One piece for subscribers to the Athletic this past week, wrapping up some minor league games I went to over the past week, including notes on Orioles, Rangers, Phillies, and Pirates prospects. Oddly enough, there’s nothing worth going to this holiday weekend, even though I’m home and available. I’m working up the top 100 draft prospects instead, and then will write my next mock, both to run in the Tuesday-Thursday window. I’ll also try to work in a Klawchat this week – the holiday messed up my schedule this past week. I also owe you a newsletter, which is somewhere on the to-do list.
And now, the links…
- Longreads first: The New Yorker has the story of a murder in Queen Creek, Arizona, the work of a gang of affluent teenagers who called themselves “the Gilbert Goons,” in an it-can’t-happen-here sort of story that comes down to parents not parenting and community officials prioritizing economic boom times over prosecuting violent offenders.
- While working up my post with my top ten albums of 2024 so far, I was listening again to the new High on Fire record, which didn’t make the cut. That sent me down a rabbit hole that led me to this 2022 NPR piece on HoF’s Matt Pike, and his embrace of some insane conspiracy theories – and the antisemitic wack job David Icke. It’s a fantastic piece of writing.
- Harvard Magazine asked several professors at the law school there to weigh in on the recent spate of decisions from the Supreme Court.
- A network of Russian-based websites that appear to be American newspapers is spreading fake news with the help of AI, according to a BBC investigation. They have names like the “Houston Post” and the “Boston Times.” Careful what you read and believe.

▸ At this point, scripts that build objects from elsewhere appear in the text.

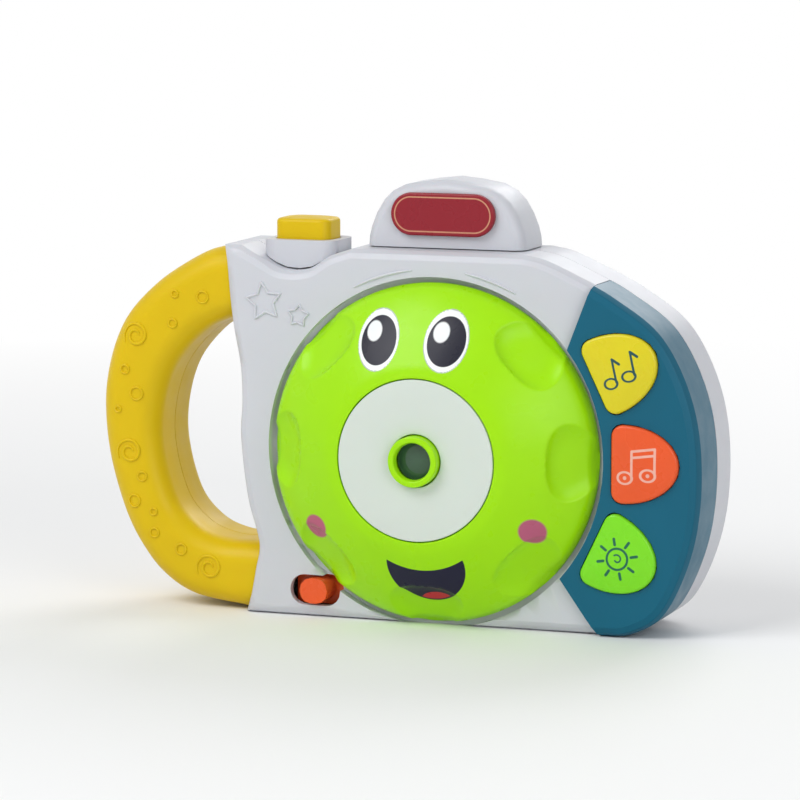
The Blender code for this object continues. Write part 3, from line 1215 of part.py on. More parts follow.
def build_head():
    """The turning head: cover with its scalloped rim, face plate, and the lens in its ring."""
    x, z = on_axis(0, 0)
    sleeve = LENS_RING_R + GAP
    lip_r = FACE_PLATE_R + GAP
    start = lip_r + PLATE_LIP
    span = (HEAD_R - start) / DOME_SPAN
    outer = [(start + r * span, HEAD_FRONT + d) for r, d in DOME_RISE] + [(HEAD_R, HEAD_FRONT + RIM_DEPTH)]
    inner = [(r - 0.75 * WALL, d + 0.75 * WALL) for r, d in outer[3:]]
    inner = [point for point in inner if point[0] > SKIRT_OUTER + WALL / 4]
    profile = [(sleeve, PLATE_SEAT_Y), (lip_r, PLATE_SEAT_Y), (lip_r, HEAD_FRONT)] + outer
    profile += [(HEAD_R, HEAD_BACK), (HEAD_R - WALL, HEAD_BACK)] + inner[::-1]
    profile += [(SKIRT_OUTER, HEAD_FRONT + SKIRT_STEP), (SKIRT_OUTER, FLANGE_FRONT - GAP)]
    profile += [(SKIRT_INNER, FLANGE_FRONT - GAP), (SKIRT_INNER, COVER_REAR_Y), (sleeve, COVER_REAR_Y)]
    cover = frozen(turned("head_cover", profile, x, z, "lime", steps=SCALLOPS * 5))
    dent_scallops(cover)
    slots = []
    half = LUG_WIDTH / 2 + GAP
    for i in range(LUGS):
        slot = block(
            f"lug_slot_{i}", (SKIRT_INNER - WALL / 2, FLANGE_FRONT - LUG_HEIGHT - GAP, -half),
            (DISC_COLLAR_R + LUG_REACH + GAP, FLANGE_FRONT, half),
        )
        slots.append(about_axis(slot, 360 * i / LUGS))
    cut(cover, joined("lug_slots", slots))
    rim, hole = arc((0, 0), FACE_PLATE_R, 0, 351, 40), arc((0, 0), sleeve, 0, 345, 24)
    plate("face_plate", rim, HEAD_FRONT, HEAD_FRONT + FACE_PLATE_T, "plate_white", [hole])
    rear = COVER_REAR_Y + GAP + BARREL_FLANGE_T
    seat_front = LENS_FRONT + LENS_LIP
    turned(
        "lens_barrel",
        [
            (LENS_SIGHT_R, LENS_FRONT), (LENS_RING_R, LENS_FRONT), (LENS_RING_R, COVER_REAR_Y + GAP),
            (BARREL_FLANGE_R, COVER_REAR_Y + GAP), (BARREL_FLANGE_R, rear), (LENS_SEAT_R, rear),
            (LENS_SEAT_R, seat_front), (LENS_SIGHT_R, seat_front),
        ],
        x, z, "lime", steps=24,
    )
    lens_r = LENS_SEAT_R - GAP
    lens_front = seat_front + GAP
    lens_rear = lens_front + LENS_T
    edge = LENS_T * 0.3
    turned(
        "projection_lens",
        [
            (0, lens_front), (lens_r * 0.55, lens_front + edge * 0.3), (lens_r, lens_front + edge),
            (lens_r, lens_rear), (0, lens_rear),
        ],
        x, z, "glass", steps=18,
    )
    turned(
        "lens_retainer",
        [
            (RETAINER_BORE, lens_rear + GAP), (lens_r, lens_rear + GAP), (lens_r, lens_rear + GAP + RETAINER_T),
            (RETAINER_BORE, lens_rear + GAP + RETAINER_T),
        ],
        x, z, "black", steps=18,
    )


def about_axis(obj, angle):
    """Moves a helper that was made on the +X side of the head axis round that axis."""
    place = Matrix.Translation(obj.location)
    turn = Matrix.Rotation(math.radians(-angle), 4, "Y")
    obj.matrix_world = Matrix.Translation((HEAD_X, 0, HEAD_Z)) @ turn @ place
    return obj


def dent_scallops(cover):
    """Presses eight finger dishes into the cover's shoulder, inner and outer surface alike.

    A dish is deepest in the middle of its length along the rim and its width along the radius, and falls to
    nothing at its edge as the square of the distance.
    """
    centre_r = HEAD_R - 0.4 * SCALLOP_WIDTH
    for vertex in cover.data.vertices:
        world = cover.matrix_world @ vertex.co
        dx, dz = world.x - HEAD_X, world.z - HEAD_Z
        radius = math.hypot(dx, dz)
        if radius < SKIRT_OUTER + WALL / 4 or world.y > HEAD_BACK - WALL / 2:
            continue
        step = 360 / SCALLOPS
        angle = math.degrees(math.atan2(dz, dx))
        off = (angle + step / 2) % step - step / 2
        along = radius * math.radians(off) / (SCALLOP_LENGTH / 2)
        out = (radius - centre_r) / (SCALLOP_WIDTH / 2)
        weight = max(0.0, 1 - along**2 - out**2)
        push = SCALLOP_DEPTH * weight * Vector((-dx / radius, 1.0, -dz / radius)).normalized()
        vertex.co = cover.matrix_world.inverted() @ (world + push)


def build_disc():
    """The picture disc that turns with the head, its film ring, the keyed core and the beam prism."""
    x, z = on_axis(0, 0)
    front = DISC_FACE_Y
    inside = DISC_FACE_Y + DISC_FACE_T
    collar_inner = DISC_COLLAR_R - DISC_FLANGE_T
    shoulder = FLANGE_FRONT - DISC_COLLAR_HEIGHT
    profile = [
        (CORE_BORE, front), (DISC_DOME_R, front), (DISC_COLLAR_R, shoulder), (DISC_COLLAR_R, FLANGE_FRONT),
        (DISC_R, FLANGE_FRONT), (DISC_R, FLANGE_REAR), (collar_inner, FLANGE_REAR),
        (collar_inner, shoulder + DISC_FACE_T), (DISC_DOME_R + DISC_FACE_T, inside), (HUB_R, inside),
        (HUB_R, FLANGE_REAR), (CORE_BORE, FLANGE_REAR),
    ]
    disc = turned("picture_disc", profile, x, z, "blue", steps=28)
    lugs = []
    half = LUG_WIDTH / 2
    for i in range(LUGS):
        lug = block(
            f"lug_{i}", (DISC_COLLAR_R - DISC_FLANGE_T / 2, FLANGE_FRONT - LUG_HEIGHT + GAP, -half),
            (DISC_COLLAR_R + LUG_REACH - GAP, FLANGE_FRONT + DISC_FLANGE_T / 2, half),
        )
        lugs.append(about_axis(lug, 360 * i / LUGS))
    holes = []
    for i in range(WINDOWS):
        wx, wz = on_axis(*at_angle(WINDOW_RING_R, 90 + 360 * i / WINDOWS))
        holes.append(rod(f"window_{i}", wx, wz, WINDOW_R, front - WALL, inside + WALL / 2))
        dx, dz = on_axis(*at_angle(DIMPLE_RING_R, 360 * i / WINDOWS))
        holes.append(rod(f"dimple_{i}", dx, dz, DIMPLE_R, FLANGE_FRONT - WALL, FLANGE_REAR + WALL))
    cut(fuse(disc, joined("lugs", lugs)), joined("disc_holes", holes))
    film_half = WINDOW_R + FILM_MARGIN
    turned(
        "film_ring",
        [
            (WINDOW_RING_R - film_half, FILM_Y), (WINDOW_RING_R + film_half, FILM_Y),
            (WINDOW_RING_R + film_half, FILM_Y + FILM_T), (WINDOW_RING_R - film_half, FILM_Y + FILM_T),
        ],
        x, z, "film", steps=28,
    )
    half = PRISM / 2
    plate(
        "beam_prism",
        [
            (PRISM_FRONT, -half), (PRISM_REAR, half), (PRISM_REAR, WINDOW_RING_R + half),
            (PRISM_FRONT, WINDOW_RING_R - half),
        ],
        HEAD_X - half, HEAD_X + half, "glass", across="X",
    )
    core = rod("disc_core", x, z, CORE_R, PRISM_FRONT + WALL / 4, FLOOR_REAR - GAP, "black", sides=20)
    key = CORE_KEY / 2
    slope = GAP * math.sqrt(2)
    front_cut = plate(
        "core_slope",
        [
            (PRISM_FRONT - PRISM, -half - PRISM - slope), (PRISM_REAR + PRISM, half + PRISM - slope),
            (PRISM_FRONT - PRISM, half + PRISM),
        ],
        HEAD_X - PRISM, HEAD_X + PRISM, across="X",
    )
    core_key = block("core_key", (x - key, FLOOR_Y, z - key), (x + key, CORE_END_Y - GAP, z + key))
    cut(fuse(core, core_key), front_cut)


def build_lamp():
    """The lamp's tube with its condenser lens and LED, which reaches through the floor into the disc."""
    x, z = on_axis(0, WINDOW_RING_R)
    front = FILM_Y + FILM_T + 2 * GAP
    flange_front = FLOOR_REAR + GAP
    bore_end = flange_front + LAMP_FLANGE_T
    led_bore = LED_R + GAP
    turned(
        "lamp_holder",
        [
            (LAMP_BORE, front), (LAMP_TUBE_R, front), (LAMP_TUBE_R, flange_front), (LAMP_FLANGE_R, flange_front),
            (LAMP_FLANGE_R, bore_end), (LAMP_TUBE_R, bore_end), (LAMP_TUBE_R, LAMP_REAR_Y), (led_bore, LAMP_REAR_Y),
            (led_bore, bore_end), (LAMP_BORE, bore_end),
        ],
        x, z, "black", steps=20,
    )
    lens_front = front + GAP
    lens_rear = lens_front + CONDENSER_T
    lens_r = LAMP_BORE - GAP
    turned(
        "condenser_lens",
        [(0, lens_front), (lens_r * 0.6, lens_front + CONDENSER_T * 0.12), (lens_r, lens_front + CONDENSER_T * 0.4),
         (lens_r, lens_rear), (0, lens_rear)],
        x, z, "glass", steps=14,
    )
    dome = lens_rear + 3 * GAP
    turns = [math.radians(angle) for angle in (0, 30, 60, 90)]
    profile = [(LED_R * math.sin(turn), dome + LED_R * (1 - math.cos(turn))) for turn in turns]
    turned("lamp", profile + [(LED_R, LAMP_REAR_Y - GAP), (0, LAMP_REAR_Y - GAP)], x, z, "plate_white", steps=14)


def build_detent():
    """The leaf spring whose nose clicks in the dimples of the disc's rim, and its screw."""
    dx, dz = detent_place()
    x = HEAD_X + dx
    front = FLOOR_REAR + GAP
    rear = front + DETENT_T
    tip = FLANGE_REAR + GAP
    nose = DETENT_NOSE
    outline = [
        (front, -DETENT_HALF), (front, -2 * nose), (tip, -nose / 2), (tip, nose / 2), (front, 2 * nose),
        (front, DETENT_HALF), (rear, DETENT_HALF), (rear, 2.2 * nose), (tip + DETENT_T * 1.4, nose / 3),
        (tip + DETENT_T * 1.4, -nose / 3), (rear, -2.2 * nose), (rear, -DETENT_HALF),
    ]
    half = DETENT_WIDTH / 2
    leaf = plate("detent_spring", [(y, z + dz) for y, z in outline], x - half, x + half, "steel", across="X")
    z = HEAD_Z + dz - DETENT_HALF + half
    cut(leaf, rod("leaf_hole", x, z, SCREW_R + GAP, front - WALL, rear + WALL, sides=12))
    head_rear = rear + GAP + DETENT_SCREW_HEAD_T
    length = head_rear - DETENT_SCREW_HEAD_T - FLOOR_Y - WALL / 4 - GAP
    screw("detent_screw", x, z, head_rear, length, BOARD_SCREW_HEAD_R, DETENT_SCREW_HEAD_T)


def build_speaker():
    """The speaker in its collar, cone towards the grille."""
    x, z = on_axis(SPEAKER_X, SPEAKER_Z)
    rear = INNER_REAR - GAP
    front = rear - SPEAKER_DEPTH
    magnet_rear = front + SPEAKER_DEPTH * 0.35
    profile = [
        (0, front), (MAGNET_R, front), (MAGNET_R, magnet_rear), (MAGNET_R * 0.7, magnet_rear),
        (SPEAKER_R * 0.93, rear - SPEAKER_RIM_T), (SPEAKER_R, rear - SPEAKER_RIM_T), (SPEAKER_R, rear),
        (SPEAKER_R * 0.88, rear), (MAGNET_R * 0.6, rear - SPEAKER_RIM_T * 1.5), (0, rear - SPEAKER_RIM_T),
    ]
    turned("speaker", profile, x, z, "black", steps=24)


def stepped(start, steps):
    """Places at the given steps from a start."""
    return [tuple(s + d for s, d in zip(start, step)) for step in steps]


def build_leads():
    """The wires from the speaker, the battery bay and the lamp to the main board."""
    board_rear = MAIN_BOARD_Y + BOARD_T + GAP + LEAD_R
    board_front = MAIN_BOARD_Y - GAP - LEAD_R
    sx, sz = on_axis(SPEAKER_X, SPEAKER_Z)
    magnet_y = INNER_REAR - GAP - SPEAKER_DEPTH - GAP - LEAD_R
    edge = (HEAD_X + MAIN_BOARD_RIGHT, board_rear, sz)
    lead("speaker_lead", stepped((sx, magnet_y, sz), SPEAKER_ROUTE) + stepped(edge, SPEAKER_LANDING), "red")
    start_x = HEAD_X + BAY_X + BAY_HALF - BATTERY_LEAD_INSET
    bay_top = BAY_TOP + BAY_WALL + GAP + LEAD_R
    off_bay, on_board = (start_x, BAY_FRONT, bay_top), (start_x, board_rear, bay_top)
    lead("battery_lead", stepped(off_bay, BATTERY_ROUTE) + stepped(on_board, BATTERY_LANDING), "red")
    lx, lz = on_axis(0, WINDOW_RING_R)
    off_lamp, on_board = (lx, LAMP_REAR_Y + LEAD_R, lz), (lx, board_front, lz)
    lead("lamp_lead", stepped(off_lamp, LAMP_ROUTE) + stepped(on_board, LAMP_LANDING), "white")


def main():
    """Builds the toy from the outside in."""
    clear_scene()
    body = body_solid()
    build_front_shell(body)
    build_rear_shell(body)
    build_handle()
    build_panel()
    build_buttons()
    build_boards()
    build_hump()
    build_shutter()
    build_power_switch()
    build_head()
    build_disc()
    build_lamp()
    build_detent()
    build_cells()
    build_battery_door()
    build_speaker()
    build_housing_screws()
    build_leads()


main()
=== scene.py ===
"""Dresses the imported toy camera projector: moulded shells, turning head, push buttons and small fittings.

Every size is in millimetres and in the toy's own frame (+X right, +Y to the rear, +Z up) until a mesh is
made, when it becomes metres. New pieces are surfaces worked out with numpy on grids of two parameters.
"""

from __future__ import annotations

import json
import logging
import math
from collections.abc import Callable, Sequence
from dataclasses import dataclass, replace
from enum import Enum

import bmesh
import bpy
import numpy as np
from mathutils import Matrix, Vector

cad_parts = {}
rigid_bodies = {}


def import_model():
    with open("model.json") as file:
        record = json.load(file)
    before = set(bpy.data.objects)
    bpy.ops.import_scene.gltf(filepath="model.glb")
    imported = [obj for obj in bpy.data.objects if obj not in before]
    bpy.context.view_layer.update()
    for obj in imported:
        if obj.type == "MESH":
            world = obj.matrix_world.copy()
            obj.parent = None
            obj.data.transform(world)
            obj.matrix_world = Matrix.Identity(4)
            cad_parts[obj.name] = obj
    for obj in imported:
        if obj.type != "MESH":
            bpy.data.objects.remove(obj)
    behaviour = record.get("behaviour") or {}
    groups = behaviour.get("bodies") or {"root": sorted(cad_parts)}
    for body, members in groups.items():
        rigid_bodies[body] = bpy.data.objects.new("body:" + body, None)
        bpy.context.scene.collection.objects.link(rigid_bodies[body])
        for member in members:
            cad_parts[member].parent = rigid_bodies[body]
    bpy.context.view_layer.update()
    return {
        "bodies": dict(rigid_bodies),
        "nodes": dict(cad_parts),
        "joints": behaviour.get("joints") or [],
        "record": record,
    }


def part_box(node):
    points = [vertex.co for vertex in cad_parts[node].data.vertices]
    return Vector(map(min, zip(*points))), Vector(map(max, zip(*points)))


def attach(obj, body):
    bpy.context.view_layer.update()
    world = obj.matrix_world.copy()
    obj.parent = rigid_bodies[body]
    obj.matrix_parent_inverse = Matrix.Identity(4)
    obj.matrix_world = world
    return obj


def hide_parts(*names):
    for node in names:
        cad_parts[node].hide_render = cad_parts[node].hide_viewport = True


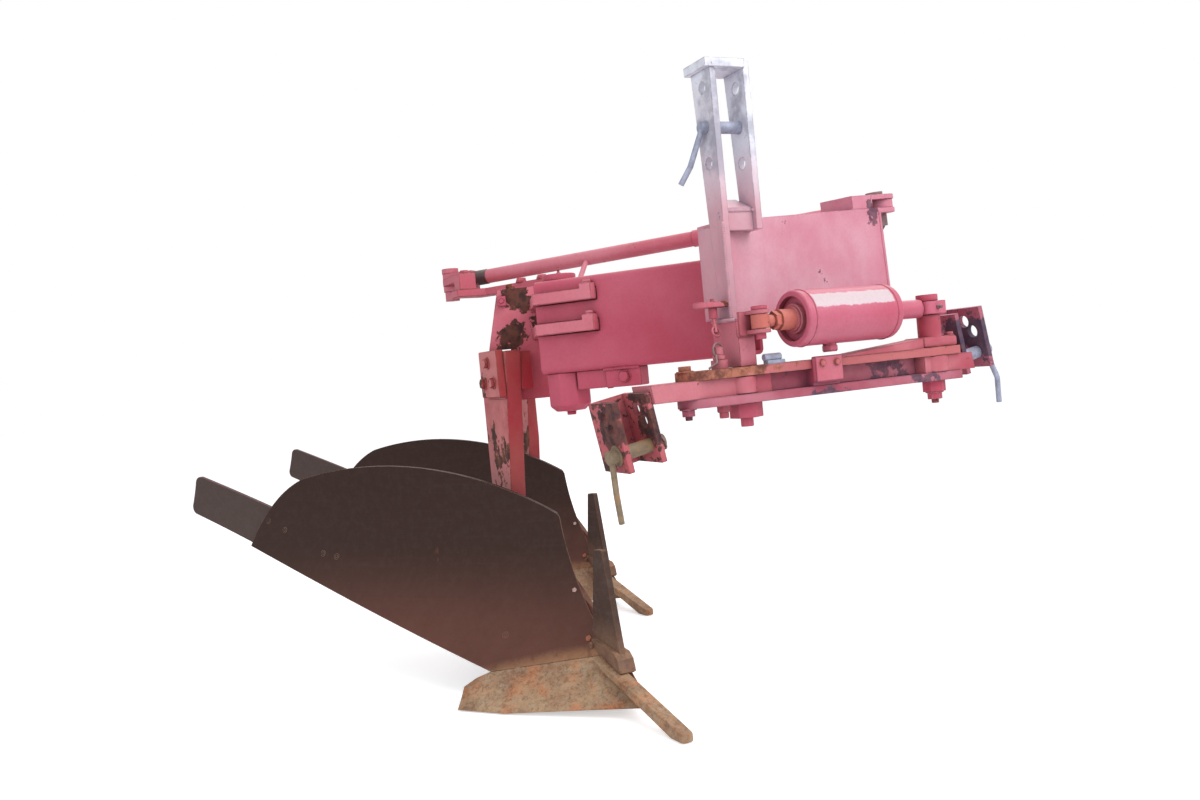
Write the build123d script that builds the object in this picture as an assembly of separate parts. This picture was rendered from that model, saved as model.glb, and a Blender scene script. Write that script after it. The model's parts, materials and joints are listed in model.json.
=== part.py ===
from build123d import *
import os
from math import atan2, cos, degrees, hypot, radians, sin, sqrt, tan

# A two-furrow mounted mouldboard plough with a swinging hitch bar, in millimetres and degrees.
# X points in the direction of travel, Y to the left side and Z up.
# It is modelled with the origin on the ground at the first chisel's point,
# and moved at the end so that the origin is the middle of its footprint.

# Clearances
SEAT_GAP = 0.3
PIN_FIT = 0.1
TURNING_GAP = 1.0

# Plough bodies: the second one stands behind and to the left of the first
BODY_NAMES = ("first", "second")
BODY_STEP = 950
FURROW_WIDTH = 420

# Mouldboard and share: plate rolled to one radius, its level lines at an angle to the travel
BOARD_ANGLE = 37
BOARD_RADIUS = 520
BOARD_FOOT_SLOPE = 28
BOARD_PLATE = 9
BOARD_SHIN_Y = -30
SHARE_LAND_Y = -24
SHARE_EDGE_Z = 2
JOINT_SEAM = 1

# Outline of the board, each point as (distance back along the board, height)
BOARD_JOINT_FRONT = (200, 110)
BOARD_JOINT_BACK = (527, 63)
BOARD_LOW_MIDDLE = (950, 170)
BOARD_TAIL_LOW = (1415, 324)
BOARD_TAIL_MIDDLE = (1349, 420)
BOARD_TAIL_TOP = (1215, 503)
BOARD_TOP_MIDDLE = (830, 521)
BOARD_SHIN_TOP = (415, 393)
BOARD_CORNER_RADIUS = 35

# Outline of the share, in the same two distances
SHARE_WING_BEND = (559, 50)
SHARE_WING_TOP = (579, 36)
SHARE_WING_TIP = (562, 2)
SHARE_HEEL = (440, 2)
SHARE_POINT = (60, 28)

# Tailpiece behind the board's tail
TAIL_LENGTH = 480
TAIL_WIDTH = 114
TAIL_PLATE = 10
TAIL_RISE = 20
TAIL_END = (1668, 422)
TAIL_CORNER = 22

# Chisel point
CHISEL_TIP_AT = (56, -33)
CHISEL_TURN = 3
CHISEL_TIP_WIDTH = 28
CHISEL_BACK_WIDTH = 40
CHISEL_NOSE_RADIUS = 10
CHISEL_LENGTH = 340
CHISEL_THICKNESS = 17
CHISEL_SLOPE = 14
CHISEL_WEAR_FLAT = 45

# Fin that stands before the shin, on a foot that caps the chisel
FIN_PLATE = 14
FIN_MIDDLE_Y = -32
FIN_FOOT_WIDTH = 38
FIN_CORNER = 6
FIN_BLADE = ((-343, 130), (-208, 118), (-252, 336), (-296, 332))
FIN_FOOT = (
    (-345, 132), (-212, 120), (-196, 108), (-188, 82), (-200, 76), (-300, 100), (-395, 122),
)

# Frog, landside and leg
FROG_PLATE = 18
FROG_BACKING = 18
LANDSIDE_PLATE = 14
LANDSIDE_HEIGHT = 105
LANDSIDE_FRONT = -318
LANDSIDE_REAR = -900
LEG_BACK = -795
LEG_THICKNESS = 40
LEG_RIGHT_Y = -87
LEG_BOTTOM = 190
LEG_BEND = 430
LEG_TOP = 792
LEG_LOW_DEPTH = 105
LEG_BEND_DEPTH = 140
LEG_TOP_DEPTH = 198
LEG_SEAT_TOP = 335
FROG_EDGE = ((-535, LEG_SEAT_TOP), (-487, 250), (-400, 205), (-150, 30))
FROG_BACK_PLATE = ((190, 70), (500, 40), (505, 290), (440, 290))
LEG_CAP_PLATE = 20
LEG_CAP_HEIGHT = 112
LEG_CAP_DEPTH = 130
LEG_CAP_SETBACK = 15
LEG_BLOCK_WIDTH = 32
LEG_BLOCK_HEIGHT = 95
STAY_BAR_RADIUS = 12
STAY_PAD_AT = (1120, 300)
STAY_PAD_SIZE = (100, 80)
STAY_PAD_PLATE = 8
STAY_LUG_DEPTH = 34
STAY_LUG_HEIGHT = 60

# Carrier beam, which holds both legs
CARRIER_FRONT = (-672, 19)
CARRIER_WIDTH = 100
CARRIER_BOTTOM = 695
CARRIER_TOP = 935
CARRIER_WALL = 10
CARRIER_OVERHANG = 110
END_PLATE = 14
END_PLATE_LEFT = 72
END_PLATE_BOTTOM = 667
END_PLATE_TOP = 948
END_PLATE_EDGE = ((-78, END_PLATE_TOP), (-112, 800), (-112, 797), (-58, 797), (-56, 720))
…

- The Guardian ran an excellent interview with the Libertines’ two main songwriters, Pete Doherty and Carl Barât, in February, before their superb fourth album, All Quiet on the Eastern Esplanade, was released.
- The head of the right-wing, astroturfing ‘think tank’ the Heritage Foundation, the group responsible for Project 2025, is promising violence if Trump/the GOP win and anyone opposes them. This should be on the front page of every newspaper and leading every news program.
- A Christian summer camp in Missouri stands accused of ignoring and covering up decades of sexual abuse allegations and of threatening one of the alleged victims if he chose to come forward. The Hunt family, owners of the Kansas City Chiefs, are not just big supporters of Kanakuk camps, but Clark Hunt’s wife Tavia is harassing family members of abuse victims online. No drag queens or trans people were involved in any of this.
- The Guardian’s Marina Hyde turns her wicked wit on the morbid Tories in the wake of their electoral defeat. Few writers are as deft with the language, or as willing to deploy their extensive vocabularies, as Hyde is: “Farage is the horror version of Inside Out, where Mendacity is only just holding off Racism at the control console.”
- Meanwhile, the Atlantic’s Anne Applebaum looks at Labour’s win and how Democrats here can learn from their successful fight against populism. She’s not wrong: Culture-war battles aren’t going to win elections for the Democrats.
- The Tories’ loss might be good news for higher education in Britain, as their tenure has pushed universities there to the edge of bankruptcy.
- Mark Robinson, the Republican candidate for Governor in North Carolina and a Holocaust denier, gave a long, rambling speech where he said “some folks need killing!” and appeared to include “socialists and communists” in that category.
- Meanwhile, the majority-Republican North Carolina Supreme Court decided not to discipline two Republican judges who violated the state’s judicial code of conduct, with one of those cases leading to the death of a defendant.
- On SCOTUS’s dismantling of our system of government: The BBC explains what the Chevron deference meant and why the recent decision is disastrous for all sorts of policies, and for the executive branch in general; Elie Mystal writes that the President can now assassinate you, officially, and claim immunity. He could do it on live TV, call it an official act, and be immune from prosecution for the crime, even after he left office. Great system we have here.
- Why did Justice Clarence Thomas switch his position on the Chevron deference? It might have something to do with all the gifts he received from conservative benefactors.
- After the Grey Lady called for Biden to end his campaign for President for the good of the country, the Philadelphia Inquirer had the proper response, calling for Donald Trump to end his campaign for President for the good of the country. It’s a good dose of perspective.
- A letter to the editor in Science notes that academic freedom is under attack by right-wing politicians and provocateurs, notably the attempt to monitor and rebut online misinformation.
- Should parents praise each other more in front of their kids? I think this is an obvious yes.
- This CNN story on Bhutan’s attempts to balance its high levels of happiness with a young population that wants more modernization is a reminder that even that often useless site publishes some good journalism, here covering a country that I would wager most Americans don’t know exists.
- Closer to home here in Delaware, New Castle County (where I and most residents of the state live) released body-cam footage that shows police officers beating a woman in the head when she was already on the ground after a traffic stop.